Review – Deep Fever Winter Wonderland w/ Henry Wu

Jazz, far from being the the inaccessible music of intellectuals or a relic to be found in your dad’s record collection, is absolutely central to electronic music. It is the point of origin in its grand narrative, which has, over 100 years, taken the genre’s sounds and structures, and moulded them into what we are familiar with today. DJs always testify to this (Gilles Peterson and MCDE have discussed it), and albums like Jan Jelinek’s Loop Finding Jazz Records or 2015’s The Epic by Kamasi Washington (released on Flying Lotus’s Brainfeeder label) prove that jazz forms an essential strand of electronic music’s DNA.

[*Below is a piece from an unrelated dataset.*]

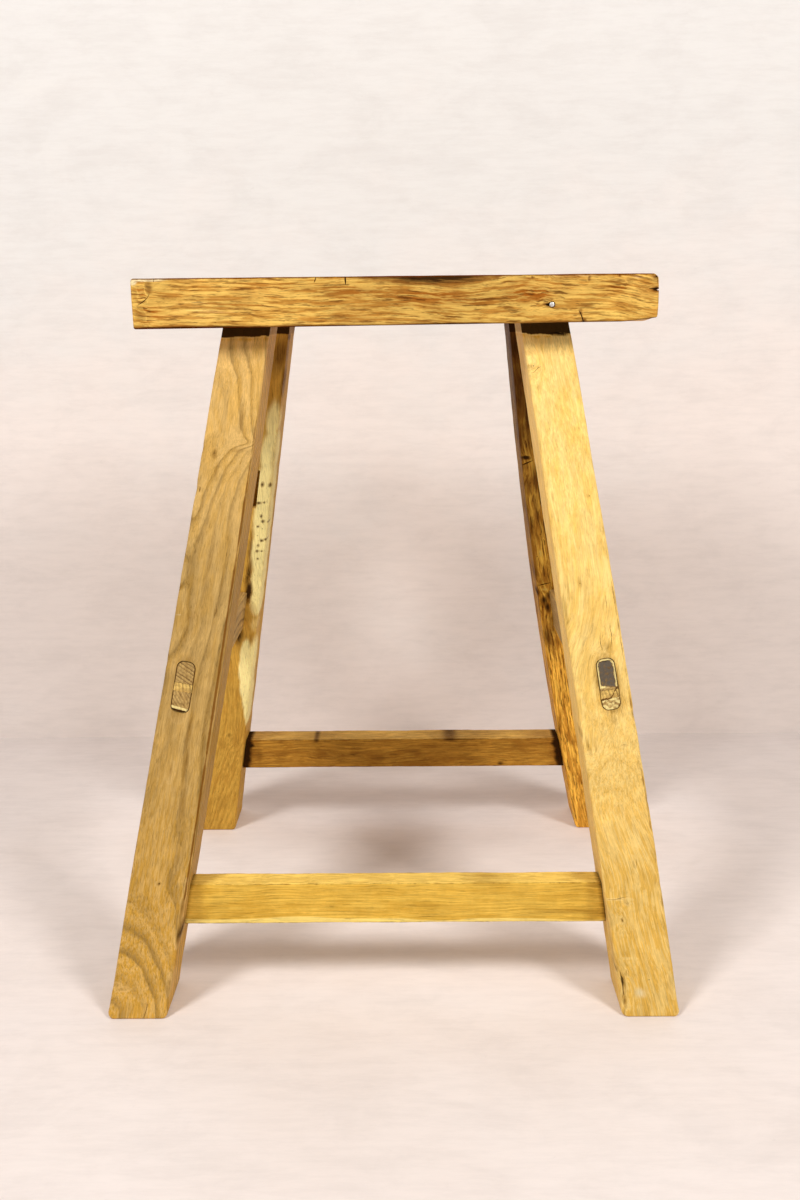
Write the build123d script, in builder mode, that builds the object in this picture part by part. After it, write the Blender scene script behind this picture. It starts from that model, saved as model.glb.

It is quite odd to be opening a review of Deep Fever, a night hopelessly devoted to thumping house, with such a retrospective discussion. But it makes sense when in steps Henry Wu, and Bradley Zero’s record label Rhythm Section, who, through a feverish love of crate digging, retro aesthetics and inventive production, have been forging a jazzy zeitgeist over the past year or two.

Wu specifically is the man of the moment, pretty much ubiquitous on the scene right now. Whether that be as a virtuosic keys player in his Yussef kamaal trio (who set Hifi alight recently), phenomenal producer of tasty jazz-house records or DJ. Deep Fever brought him to Wire as the latter, and, in doing so, coloured the club’s usual darkness with brighter shades from the groovy side of things.

As incense swirled among the relaxed crowd, Henry Wu cultivated a similarly wonderful, whimsical sound. As well as spinning gnarly deep house to pump up proceedings, there were more nuanced selections. Funkadelic’s (Not Just) Knee Deep elicited an ecstatic response, as did Peven Everett’s ‘Stuck’, and tracks by Kaidi and Herbie Hancock were enough to make you weak at the knees.

If a normal night at Wire is a mammoth, food-coma-inducing Sunday Roast, this was a hearty winter broth: loose, wholesome, and multifarious. At times, it was strange not to get lost in the persistent grooves of a carefully crafted house or techno mix. But who says that is a necessary requirement for a party? Henry Wu was clearly having loads of fun, and, by the end of his set, people started to align and groove with this refreshing approach. Awanto 3’s Pregnant had the place in a gorgeous, meditative state at the close, and, once again, it was clear that the Deep Fever gang had nailed it.